Earlier in the session, crude rose following an attack on a key Russian oil export hub and extended production cuts by OPEC kingpin Saudi Arabia and Russia.

Over the weekend, Ukraine launched a naval drone attack on Russia’s port of Novorossiysk, a critical hub on the Black Sea for Russian oil exports. Ukraine did not immediately respond to CNBC’s request for comment.

In addition, the world’s top oil exporter Saudi Arabia last Thursday extended its voluntary crude oil output cut of a million barrels per day to the end of September. Saudi Arabia’s million barrel per day cut was implemented in July through to August, and the cut “can be extended or extended and deepened,” the state-owned Saudi Press Agency said last week.

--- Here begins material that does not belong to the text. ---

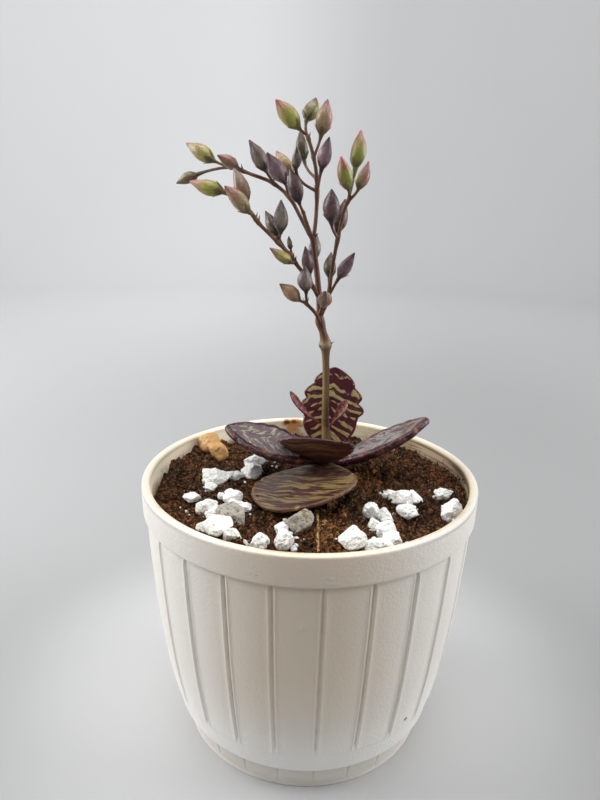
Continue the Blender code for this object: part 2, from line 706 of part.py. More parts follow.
def make_stone(name, stone, ground, chance, look):
    """A crushed grain: the hull of points spread over a blob, each moved in or out by chance and
    none lower than the soil allows."""
    turn = math.radians(stone.turn)
    grain = bmesh.new()
    start = chance.uniform(0, 2 * math.pi)
    for i in range(STONE_POINTS):
        z = 1 - (2 * i + 1) / STONE_POINTS
        angle = start + GOLDEN_ANGLE * i + chance.uniform(-STONE_SKEW, STONE_SKEW)
        ring = math.sqrt(1 - z * z) * chance.uniform(*STONE_ROUGHNESS)
        u, v = ring * math.cos(angle) * stone.long / 2, ring * math.sin(angle) * stone.deep / 2
        x = stone.x + u * math.cos(turn) - v * math.sin(turn)
        y = stone.y + u * math.sin(turn) + v * math.cos(turn)
        reach = math.hypot(x, y)
        keep = min(1.0, (inner_radius(BAND_BOTTOM) - 2 * GAP) / reach)
        x, y = x * keep, y * keep
        ray = Vector((x, y, POT_HEIGHT * 2)) * MM
        soil_z = ground.ray_cast(ray, Vector((0, 0, -1)))[0].z / MM
        height = max(STONE_CLEARANCE, stone.high * (STONE_SUNK + (1 - STONE_SUNK) * z))
        grain.verts.new(Vector((x, y, soil_z + height)) * MM)
    hull = bmesh.ops.convex_hull(grain, input=grain.verts)
    loose = {v for v in hull["geom_interior"] if isinstance(v, bmesh.types.BMVert)}
    bmesh.ops.delete(grain, geom=list(loose), context="VERTS")
    points = [v.co / MM for v in grain.verts]
    grain.verts.index_update()
    faces = [[v.index for v in face.verts] for face in grain.faces]
    grain.free()
    return add_mesh(name, points, faces, look)


def make_grit(soil):
    ground = BVHTree.FromObject(soil, bpy.context.evaluated_depsgraph_get())
    chance = random.Random(STONE_SEED)
    for name, stones in HEAPS.items():
        grains = [
            make_stone(f"{name}_{i}", stone, ground, chance, GRIT)
            for i, stone in enumerate(stones)
        ]
        if len(grains) > 1:
            fuse(name, grains)
        else:
            grains[0].name = name
    make_stone("ochre_stone", OCHRE_STONE, ground, chance, OCHRE)


def main():
    for item in list(bpy.data.objects):
        bpy.data.objects.remove(item, do_unlink=True)
    make_pot()
    soil = make_soil()
    make_stem()
    for leaf in LEAVES:
        make_leaf(leaf)
    for name, (branches, buds) in SPRAYS.items():
        fuse(name, flowering(name, branches, buds))
    bpy.context.view_layer.update()
    make_grit(soil)


main()
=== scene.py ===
"""Looks of a young potted kalanchoe in bud: ribbed pot, coir soil, white grit, leaves and buds.

Lengths in the classes' fields are in millimetres, and MM turns them into the scene's metres.
+Z is up, +X is to the right and -Y faces the viewer. Each new piece is a surface worked out
with numpy in the place of the solids that it replaces, and each finish is a node material.
"""

import functools
import itertools
import logging
import math
from collections.abc import Sequence
from dataclasses import dataclass, field
from enum import Enum
from typing import ClassVar

import bpy
import numpy as np
from mathutils import Matrix, Vector


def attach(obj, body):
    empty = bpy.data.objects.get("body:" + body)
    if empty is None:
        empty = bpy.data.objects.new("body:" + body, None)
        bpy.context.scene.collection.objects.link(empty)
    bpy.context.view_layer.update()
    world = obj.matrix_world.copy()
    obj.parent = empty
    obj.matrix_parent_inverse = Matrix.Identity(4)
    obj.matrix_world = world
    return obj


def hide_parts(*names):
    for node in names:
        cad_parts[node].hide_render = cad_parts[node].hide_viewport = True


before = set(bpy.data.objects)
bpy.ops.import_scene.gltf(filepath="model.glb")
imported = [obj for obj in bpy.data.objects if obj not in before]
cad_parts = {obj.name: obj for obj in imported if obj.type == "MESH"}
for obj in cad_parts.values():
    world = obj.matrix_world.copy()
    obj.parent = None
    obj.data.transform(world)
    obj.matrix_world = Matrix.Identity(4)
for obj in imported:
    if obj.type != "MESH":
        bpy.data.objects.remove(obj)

Array = np.ndarray
Socket = bpy.types.NodeSocket
Node = bpy.types.Node
Item = bpy.types.Object
Colour = tuple[float, float, float]
Point = tuple[float, float, float]
Span = tuple[float, float]
Row = tuple[float, ...]

MM = 0.001
BODY = "root"
GOLDEN_ANGLE = math.pi * (3 - math.sqrt(5))

logging.basicConfig(level=logging.INFO, format="%(message)s")
log = logging.getLogger("kalanchoe")


# Numbers and surfaces


def smooth(value: Array | float, low: float, high: float) -> Array:
    """Rises smoothly from 0 at low to 1 at high, or falls if high is less: 3t squared less 2t
    cubed, where t is the value's share of the way from low to high."""
    share = np.clip((value - low) / (high - low), 0, 1)
    return share * share * (3 - 2 * share)


def unit(vectors: Array) -> Array:
    """Vectors along the last axis, each scaled to length 1."""
    return vectors / np.linalg.norm(vectors, axis=-1, keepdims=True)


def blend(first: Array | Point, second: Array | Point, share: Array) -> Array:
    """Numbers part of the way from the first to the second."""
    return np.asarray(first) * (1 - share) + np.asarray(second) * share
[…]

“Now that we’ve seen supplies come off, I think I think we’ll see much higher prices,” said Josh Young, chief investment officer at Bison Interests, an oil and gas investment firm.

Russia, the world’s second largest oil exporter, also pledged Thursday to voluntarily trim oil exports by 300,000 million barrels per day in September.

“I actually think they’re going to be quite volatile,” Young said, adding that prices will be much higher over the next five years. “We might see all time-highs and prices crash as we go through this dynamic of insufficient supply relative to demand.”

Citi’s Ed Morse was slightly more optimistic about crude oil supplies after September.

Morse, global head of commodity research at the bank, says Saudi Arabia and Russian output is “likely to come back” in October, and that oil prices will hit $90 per barrel at most this quarter.